Sudan appoints US ambassador for first time in quarter-century

The move comes after a deal in December to exchange diplomats amid improving relations since the downfall of Omar Al Bashir

Sudan's Prime Minister Abdalla Hamdok and German Chancellor Angela Merkel (not pictured) address the media at the Chancellery in Berlin, Germany, February 14, 2020. REUTERS/Hannibal Hanschke

Sudan has appointed its first ambassador to the United States for almost a quarter of a century, its foreign ministry said on Monday, in a move to normalise relations after decades of hostilities.

Both countries pledged to improve ties after the fall of veteran ruler Omar Al Bashir in an uprising a year ago.

The Sudanese foreign ministry said it had chosen Noureldin Sati, a veteran diplomat, as ambassador in Washington and that US authorities had approved his nomination.

A State Department representative declined to comment on plans to appoint its own ambassador to Sudan. He said the department did not have specific information on the timing for that but called the decision made in December to exchange ambassadors "a historic step".

Both countries have, for almost a quarter of a century, appointed only charge d'affaires, a diplomatic rank under an ambassador, to run their embassies in Washington and Khartoum.

In December, US Secretary of State Mike Pompeo said the two countries would exchange ambassadors. The US ambassador would be announced by President Donald Trump and needs to be confirmed by the US Senate.

The US government added Sudan to its list of state sponsors of terrorism in 1993 over allegations that Al Bashir’s government was supporting militant groups, leaving Sudan ineligible for badly needed debt relief and financing from the International Monetary Fund and World Bank. There have been growing international calls for the US to drop the sanctions over the coronavirus pandemic.

Last year, a senior State Department official said the United States might remove Sudan from the list but the US Congress needed to ratify such a move.

The State Department representative declined to comment on internal US government deliberations on where the talks are about Sudan being removed from the list but added that the two countries remain engaged in active discussions.

"Compensation for the victims of terrorism remains a priority for the US government. The United States and Sudan continue to engage regarding certain terrorism-related claims," the spokesperson said.

Prime Minister Abdalla Hamdok on Monday said he was close to solving an issue over appointing civilian governors to the country’s 18 provinces – a key issue in negotiations to end long-running conflicts in several areas of the country.

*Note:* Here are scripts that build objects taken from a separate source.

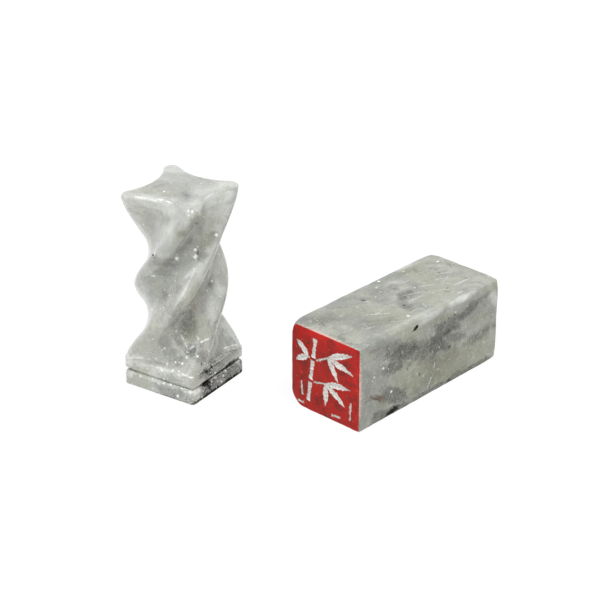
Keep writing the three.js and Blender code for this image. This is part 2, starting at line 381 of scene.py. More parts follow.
def crystals(tree, place, cell, limit, fray):
    """White crystals: one in some cells of this size, with a ragged outline."""
    cells = add_node(
        tree, "ShaderNodeTexVoronoi", inputs={"Vector": place, "Scale": 1 / cell, "Randomness": 1.0}
    )
    lot = add_node(tree, "ShaderNodeSeparateColor", inputs={"Color": cells["Color"]})[0]
    chosen = add_node(tree, "ShaderNodeMath", {"operation": "LESS_THAN"}, {0: lot, 1: limit})[0]
    ragged = add_node(
        tree, "ShaderNodeMath", TIMES_PLUS, {0: fray, 1: 0.2, 2: cells["Distance"]}
    )[0]
    inside = add_node(
        tree, "ShaderNodeMapRange", EASED, {"Value": ragged, "From Min": 0.25, "From Max": 0.19}
    )["Result"]
    return add_node(tree, "ShaderNodeMath", TIMES, {0: inside, 1: chosen})[0]


def bent_bedding(tree, place):
    """Place bent by slow swirls of 9 mm, by up to 3.5 mm, as the bedding of the marble is bent."""
    swirl = add_node(
        tree, "ShaderNodeTexNoise", inputs={"Vector": place, "Scale": 1 / 9, "Detail": 3.0}
    )["Color"]
    offset = add_node(
        tree, "ShaderNodeVectorMath", TIMES_PLUS, {0: swirl, 1: (7, 7, 7), 2: (-3.5, -3.5, -3.5)}
    )[0]
    return add_node(tree, "ShaderNodeVectorMath", PLUS, {0: place, 1: offset})[0]


def marble_ground(tree, place, bent, colours, finish):
    """Colour of the plain marble: grey and pale clouds, with freckles and veins of graphite."""
    grey = opaque(finish["grey"])
    dark = opaque(colours.dark)

    # Clouds 9 and 2.5 mm across, between grey and pale, with a slow olive tint of 13 mm
    clouds_and_shade = patches(tree, bent, 9, 0.34, 0.62, detail=5, roughness=0.55)
    ground = add_node(
        tree, "ShaderNodeMix", MIX_COLOURS, {SHARE: clouds_and_shade, BELOW: grey, ABOVE: opaque(finish["pale"])}
    )[MIXED]
    mottling = patches(tree, place, 2.5, 0.42, 0.7, detail=6, roughness=0.72, most=0.7)
    ground = add_node(
        tree, "ShaderNodeMix", MIX_COLOURS, {SHARE: mottling, BELOW: ground, ABOVE: grey}
    )[MIXED]
    warm = patches(tree, bent, 13, 0.46, 0.64, most=0.55)
    ground = add_node(
        tree, "ShaderNodeMix", MIX_COLOURS, {SHARE: warm, BELOW: ground, ABOVE: opaque(colours.olive)}
    )[MIXED]

    # Freckles of graphite 0.7 mm across, crowded together in patches of 7 mm
    crowded = patches(tree, bent, 7, 0.45, 0.65, detail=3)
    freckle = patches(tree, place, 0.7, 0.52, 0.7, detail=4, roughness=0.7, most=finish["freckles"])
    freckle = add_node(tree, "ShaderNodeMath", TIMES, {0: freckle, 1: crowded})[0]
    ground = add_node(
        tree, "ShaderNodeMix", MIX_COLOURS, {SHARE: freckle, BELOW: ground, ABOVE: dark}
    )[MIXED]

    # Thin wandering veins, where a noise of 12 mm crosses its middle value, broken by one of 5 mm
    slow = add_node(
        tree,
        "ShaderNodeTexNoise",
        inputs={"Vector": bent, "Scale": 1 / 12, "Detail": 4, "Roughness": 0.6},
    )["Fac"]
    past_middle = add_node(tree, "ShaderNodeMath", MINUS, {0: slow, 1: 0.5})[0]
    crossing = add_node(tree, "ShaderNodeMath", {"operation": "ABSOLUTE"}, {0: past_middle})[0]
    broken = patches(tree, place, 5, 0.5, 0.68)
    vein = add_node(
        tree,
        "ShaderNodeMapRange",
        EASED,
        {"Value": crossing, "From Min": 0.018, "From Max": 0, "To Max": finish["veins"]},
    )["Result"]
    vein = add_node(tree, "ShaderNodeMath", TIMES, {0: vein, 1: broken})[0]
    return add_node(
        tree, "ShaderNodeMix", MIX_COLOURS, {SHARE: vein, BELOW: ground, ABOVE: dark}
    )[MIXED]


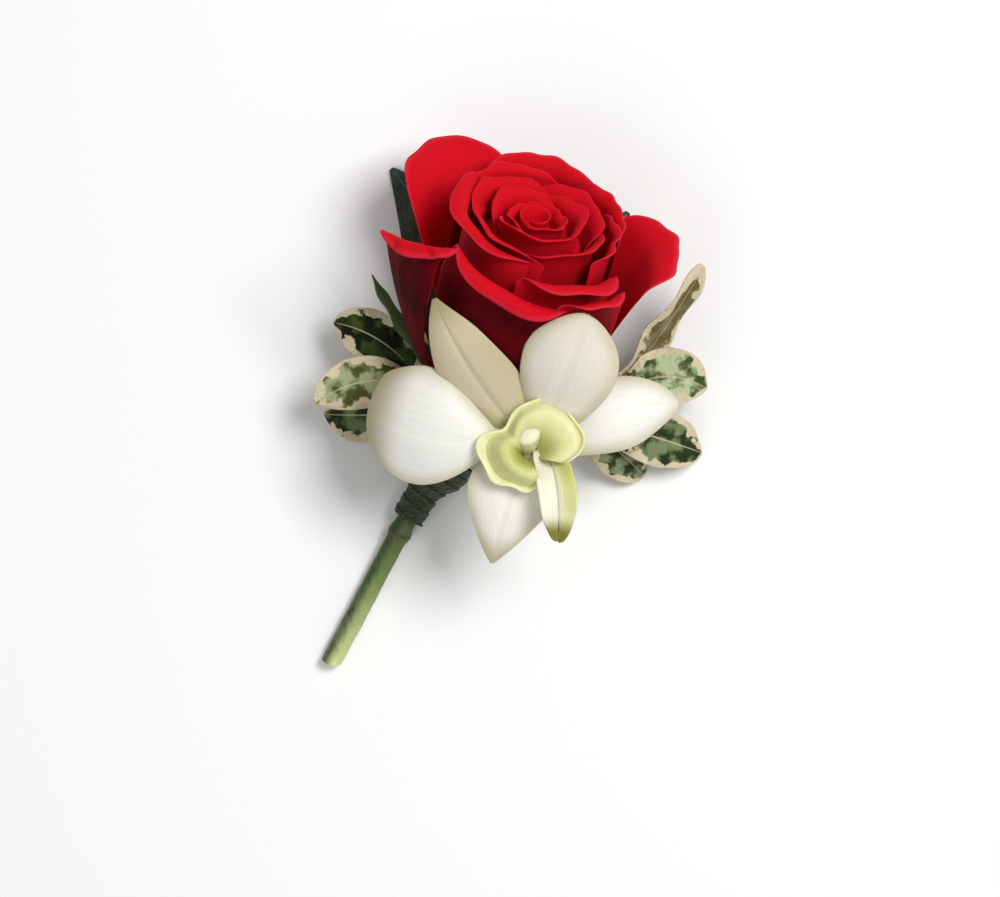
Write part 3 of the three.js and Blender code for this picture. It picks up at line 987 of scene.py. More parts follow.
@dataclass(frozen=True)
class GreenSkin(Finish):
    """A stem's or sepal's skin: light low down, painted light on the side towards the lamp and painted
    shade elsewhere, brown in scars.

    Places are shares of its length. A side angle in radians turns the painted lit side round the stem,
    and two limits set how far round the painted shade reaches.
    """

    low: str = "#D0DA96"
    middle: str = "#6C8040"
    high: str = "#2A3F16"
    places: Places = (0.0, 0.3, 0.6)
    scar: str = "#3B3020"
    # Where the painted light falls round the stem, and how far the painted shade reaches
    painted_light_side: float = -1.57
    painted_light_limits: Pair = (-0.6, 0.8)
    painted_shade_strength: float = 0.8
    streak_share: float = 0.2
    streak_mm: float = 2.2
    streak_limits: Pair = (0.35, 0.7)
    cell_mm: float = 0.7
    stretch: Point = (3.0, 1.0, 3.0)

    def pattern(self, tree: NodeTree) -> Pattern:
        """Builds colour along the stem, painted light and painted shade round it, and long streaks.

        Args:
            tree: The material's tree.

        Returns:
            Its colours and its height.
        """
        along, stain, turn = (
            add_node(tree, "ShaderNodeAttribute", attribute_name=name).outputs["Fac"]
            for name in ("along", "stain", "turn")
        )
        # Painted shade on the side of the stem turned away from the lamp, mixed with the streaks
        circle = {0: turn, 1: 2 * math.pi, 2: self.painted_light_side}
        angle = add_node(tree, "ShaderNodeMath", circle, operation="MULTIPLY_ADD")
        facing = add_node(tree, "ShaderNodeMath", {0: angle}, operation="SINE")
        lit, unlit = self.painted_light_limits
        away = {"Value": facing, "From Min": lit, "From Max": unlit}
        shaded = add_node(tree, "ShaderNodeMapRange", away, **EASED)
        streak = blotches(tree, self.streak_mm, *self.streak_limits, self.stretch)
        streaks = {0: streak, 1: self.streak_share}
        shade_and_streaks = {
            0: shaded,
            1: self.painted_shade_strength,
            2: add_node(tree, "ShaderNodeMath", streaks, operation="MULTIPLY"),
        }
        stops = tuple(zip(self.places, (self.low, self.middle, self.high)))
        layers = (
            (add_node(tree, "ShaderNodeMath", shade_and_streaks, operation="MULTIPLY_ADD"), self.high),
            (stain, self.scar),
        )
        climb = add_node(tree, "ShaderNodeValToRGB", {"Fac": along}, ramp=stops)
        # The skin's long cells are about a fifth of this size, too fine to show
        return Pattern(climb, layers, blotches(tree, self.cell_mm, *GRAIN, self.stretch))


@dataclass(frozen=True)
class CutPith(Finish):
    """A stem's moist cut end: pale pith inside a ring of green wood."""

    pith: str = "#E2E6BE"
    wood: str = "#A9B56C"
    ring_mm: float = 0.55
    fibre_mm: float = 0.4
    fibre_share: float = 0.3

    def pattern(self, tree: NodeTree) -> Pattern:
        """Builds colour by distance from the skin, with fibres.

        Args:
            tree: The material's tree.

        Returns:
            Its colours and its height.
        """
        margin = add_node(tree, "ShaderNodeAttribute", attribute_name="margin").outputs["Fac"]
        ring = {"Value": margin, "From Max": self.ring_mm}
        inward = add_node(tree, "ShaderNodeMapRange", ring, **EASED)
        # The fibres' ends are about a quarter of this size, too fine to show
        fibres = blotches(tree, self.fibre_mm)
        green = add_node(tree, "ShaderNodeMath", {0: fibres, 1: self.fibre_share}, operation="MULTIPLY")
        return Pattern(self.wood, ((inward, self.pith), (green, self.wood)), fibres)


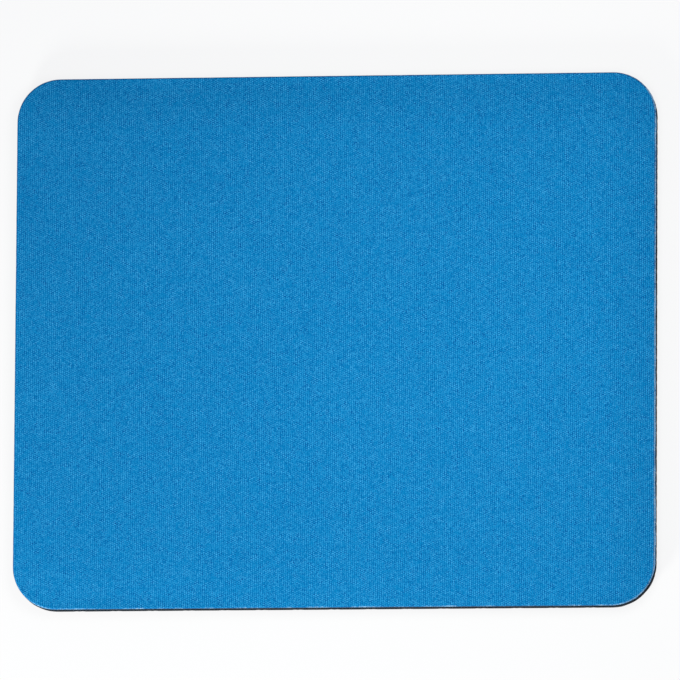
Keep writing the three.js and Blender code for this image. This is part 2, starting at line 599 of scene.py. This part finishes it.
def round_tread(shape):
    """Rounds the sharp edges of the underside."""
    edges = [
        edge
        for edge in shape.edges
        if max(vertex.co.z for vertex in edge.verts) < TREAD_TOP
        and not any(is_at_wall(vertex.co) for vertex in edge.verts)
        and edge.is_manifold
        and edge.calc_face_angle() > FLAT_EDGE_ANGLE
    ]
    bmesh.ops.bevel(
        shape,
        geom=edges,
        offset=TREAD_ROUNDING,
        offset_type="OFFSET",
        segments=ROUNDING_STEPS,
        profile=0.5,
        affect="EDGES",
        clamp_overlap=True,
    )


def roughen_wall(shape):
    """Draws the wall in unevenly, as torn sponge cells leave it, and spreads its foot a little, as
    soft rubber does when the knife lets go of it."""
    for vertex in shape.verts:
        if not is_at_wall(vertex.co):
            continue
        way = outward(vertex.co.x, vertex.co.y)
        if way.length == 0:
            continue
        rough = 0.5 + 0.5 * noise.noise(vertex.co / WALL_ROUGHNESS_SCALE)
        low = 1 - vertex.co.z / BASE_HIGH.z
        shift = way * (FOOT_FLARE * low**2 - WALL_ROUGHNESS * rough)
        vertex.co.x += shift.x
        vertex.co.y += shift.y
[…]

Currently, military-appointed generals oversee the running of the country’s districts but thanks to a deal between the civilian and military leadership last August Mr Hamdok will present civilian candidates after talks with rebel groups as part of a series of peace deals he is trying to negotiate to bring peace to Sudan.

He praised the work of the military generals “in difficult circumstances”.

The prime minister said he wants to “create an atmosphere in which the people of the states feel the revolution and [that there is] real change. They didn't feel it yet … Of course, we will reach that very soon, as part of the challenges that are discussed in the context of achieving a lasting peace that addresses the roots of the crisis in all states.”

The prime minister is already behind the six-month schedule to negotiate the peace deal with armed factions as laid out in the August political deal with the military for Sudan to transition to democracy over 39 months.

Separately, Egypt on Monday sent four cargo planes loaded with medical equipment to Khartoum to handle the coronavirus pandemic. Egypt said it was in light of medicine shortages caused by the country’s economic crisis and aimed to help Sudan contain the spread of the virus in the country where there is already 678 confirmed cases and 41 deaths.